[EXERCISE INSTRUCTIONS] Reproduce the listing verbatim.

[AVAILABLE DATA]
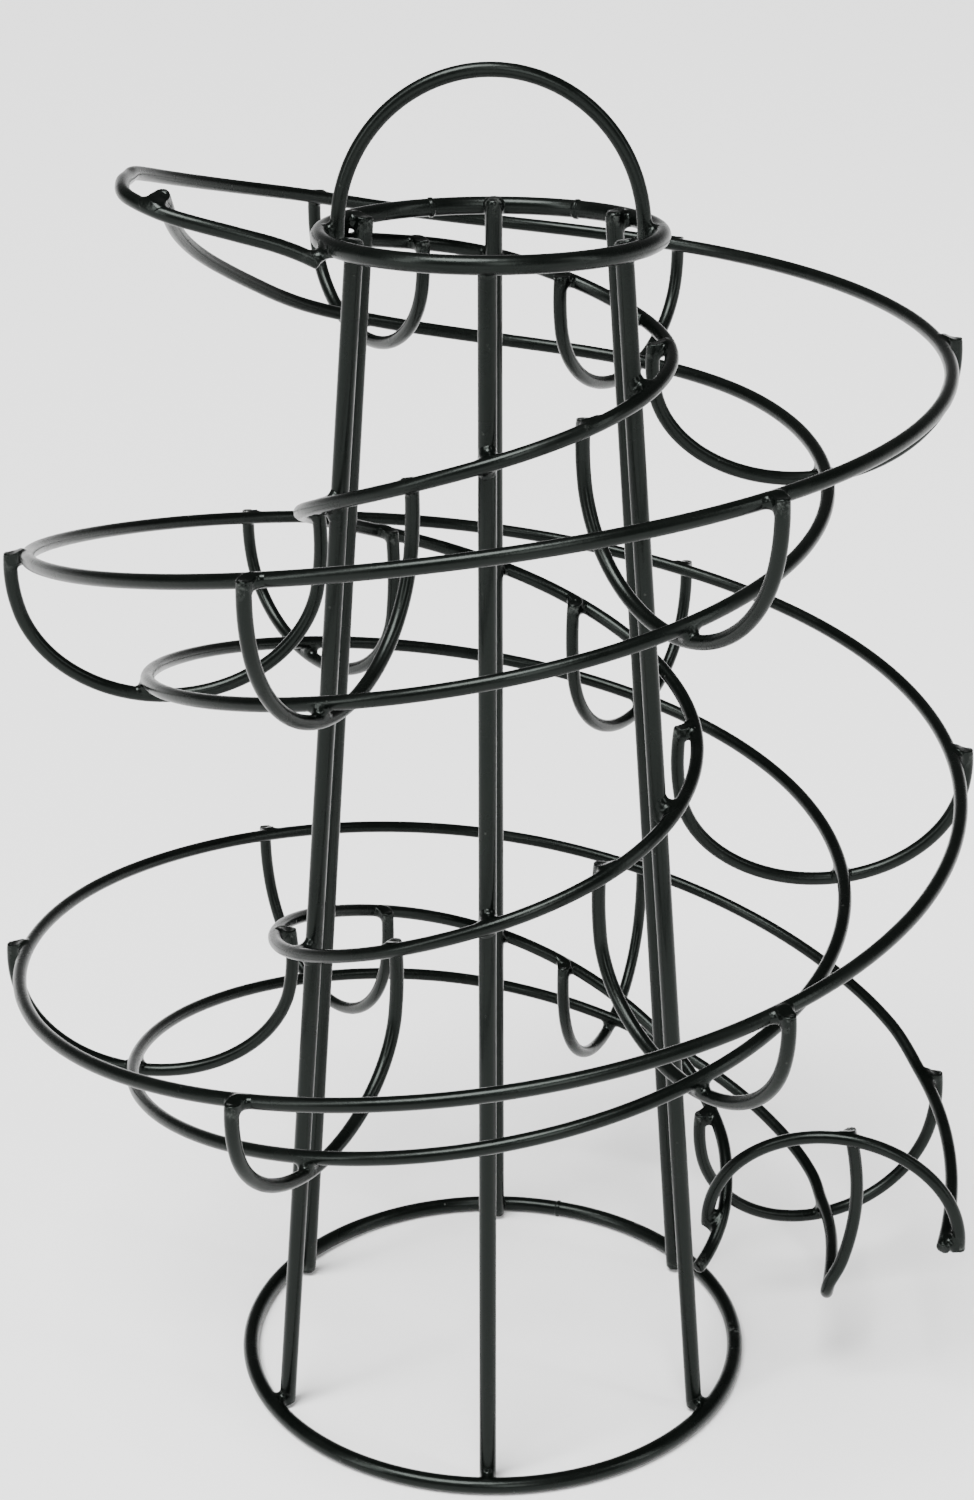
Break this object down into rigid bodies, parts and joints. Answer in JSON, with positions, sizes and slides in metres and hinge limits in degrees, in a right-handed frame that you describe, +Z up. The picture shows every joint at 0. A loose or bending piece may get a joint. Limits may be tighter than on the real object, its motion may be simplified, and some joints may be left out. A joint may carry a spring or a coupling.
{
  "type": "egg rack",
  "caption": "Spiral wire egg rack with a carrying handle, satin black, for storing eggs on a kitchen counter.",
  "frame": {"origin": "centre of the bounding box's bottom face, in the plane of the base ring's underside", "axes": "+Z up along the posts' axis, -Y towards the side with the bottom end of the spiral on its right, +X to the right seen from there"},
  "size_m": [0.2062, 0.2003, 0.2799],
  "materials": {
    "frame_coat": "satin black powder coat on 3.5 mm steel wire",
    "rail_coat": "satin black powder coat on 2.8 mm steel wire",
    "cradle_coat": "satin black powder coat on 2.8 mm steel wire, with weld beads"
  },
  "bodies": {
    "root": {"base_ring": "frame_coat", "bottom_rail": "rail_coat", "carry_handle": "rail_coat", "cradle_01": "cradle_coat", "cradle_02": "cradle_coat", "cradle_03": "cradle_coat", "cradle_04": "cradle_coat", "cradle_05": "cradle_coat", "cradle_06": "cradle_coat", "cradle_07": "cradle_coat", "cradle_08": "cradle_coat", "cradle_09": "cradle_coat", "cradle_10": "cradle_coat", "cradle_11": "cradle_coat", "cradle_12": "cradle_coat", "cradle_13": "cradle_coat", "cradle_14": "cradle_coat", "cradle_15": "cradle_coat", "inner_rail": "rail_coat", "outer_rail": "rail_coat", "post_back": "frame_coat", "post_back_left": "frame_coat", "post_back_right": "frame_coat", "post_front": "frame_coat", "post_front_left": "frame_coat", "post_front_right": "frame_coat", "stop_arch": "cradle_coat", "top_ring": "frame_coat"}
  },
  "joints": []
}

[EXERCISE ANSWER]
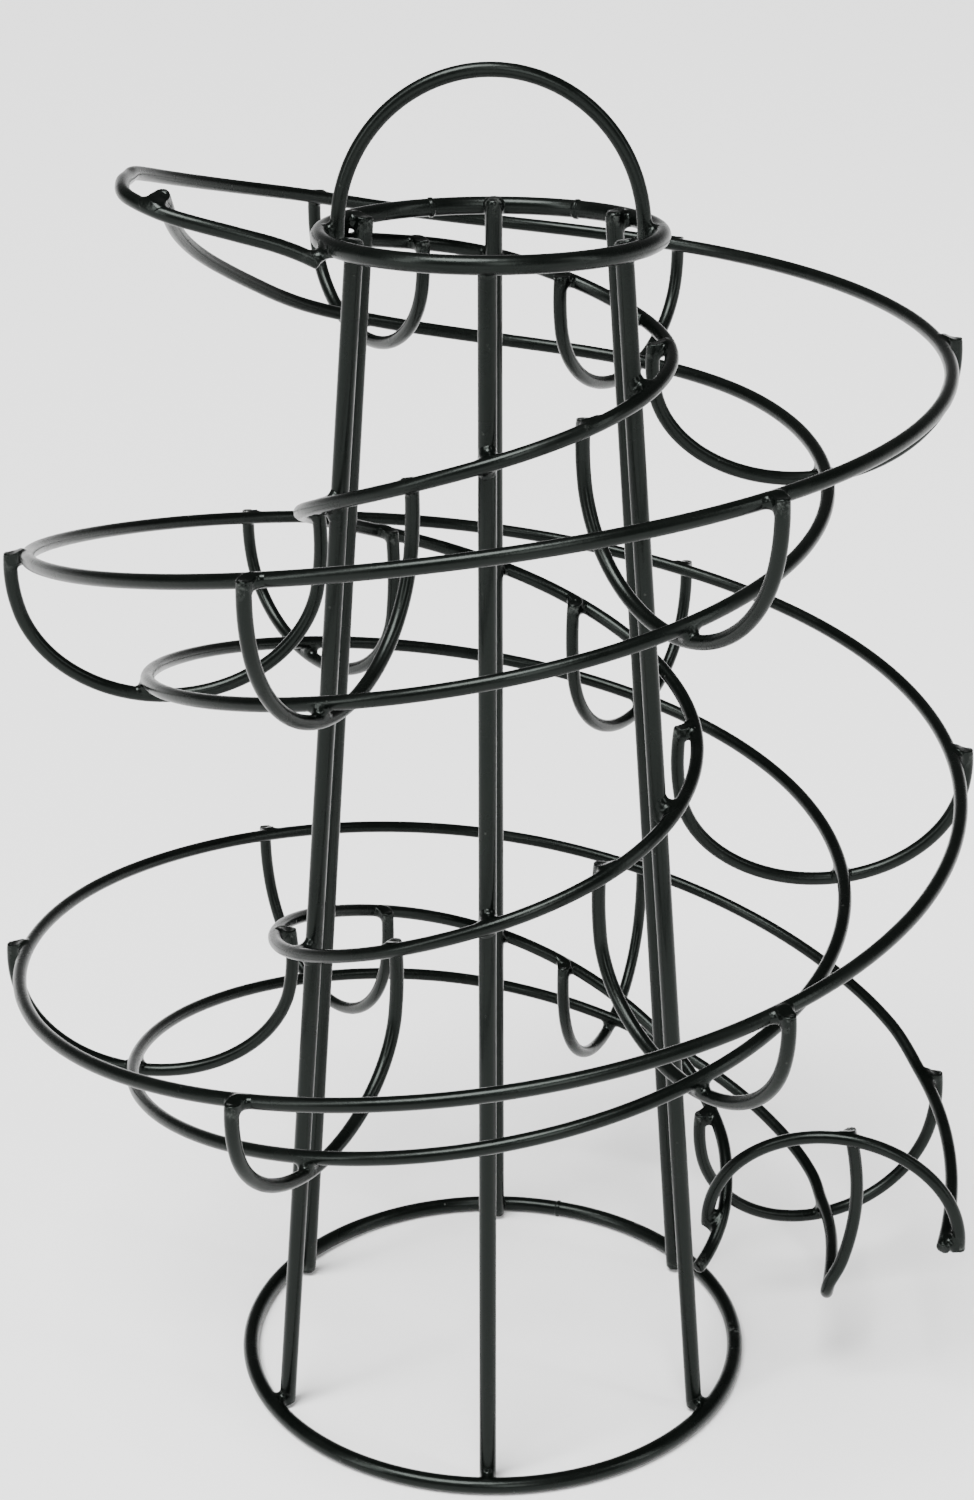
Break this object down into rigid bodies, parts and joints. Answer in JSON, with positions, sizes and slides in metres and hinge limits in degrees, in a right-handed frame that you describe, +Z up. The picture shows every joint at 0. A loose or bending piece may get a joint. Limits may be tighter than on the real object, its motion may be simplified, and some joints may be left out. A joint may carry a spring or a coupling.
{
  "type": "egg rack",
  "caption": "Spiral wire egg rack with a carrying handle, satin black, for storing eggs on a kitchen counter.",
  "frame": {"origin": "centre of the bounding box's bottom face, in the plane of the base ring's underside", "axes": "+Z up along the posts' axis, -Y towards the side with the bottom end of the spiral on its right, +X to the right seen from there"},
  "size_m": [0.2062, 0.2003, 0.2799],
  "materials": {
    "frame_coat": "satin black powder coat on 3.5 mm steel wire",
    "rail_coat": "satin black powder coat on 2.8 mm steel wire",
    "cradle_coat": "satin black powder coat on 2.8 mm steel wire, with weld beads"
  },
  "bodies": {
    "root": {"base_ring": "frame_coat", "bottom_rail": "rail_coat", "carry_handle": "rail_coat", "cradle_01": "cradle_coat", "cradle_02": "cradle_coat", "cradle_03": "cradle_coat", "cradle_04": "cradle_coat", "cradle_05": "cradle_coat", "cradle_06": "cradle_coat", "cradle_07": "cradle_coat", "cradle_08": "cradle_coat", "cradle_09": "cradle_coat", "cradle_10": "cradle_coat", "cradle_11": "cradle_coat", "cradle_12": "cradle_coat", "cradle_13": "cradle_coat", "cradle_14": "cradle_coat", "cradle_15": "cradle_coat", "inner_rail": "rail_coat", "outer_rail": "rail_coat", "post_back": "frame_coat", "post_back_left": "frame_coat", "post_back_right": "frame_coat", "post_front": "frame_coat", "post_front_left": "frame_coat", "post_front_right": "frame_coat", "stop_arch": "cradle_coat", "top_ring": "frame_coat"}
  },
  "joints": []
}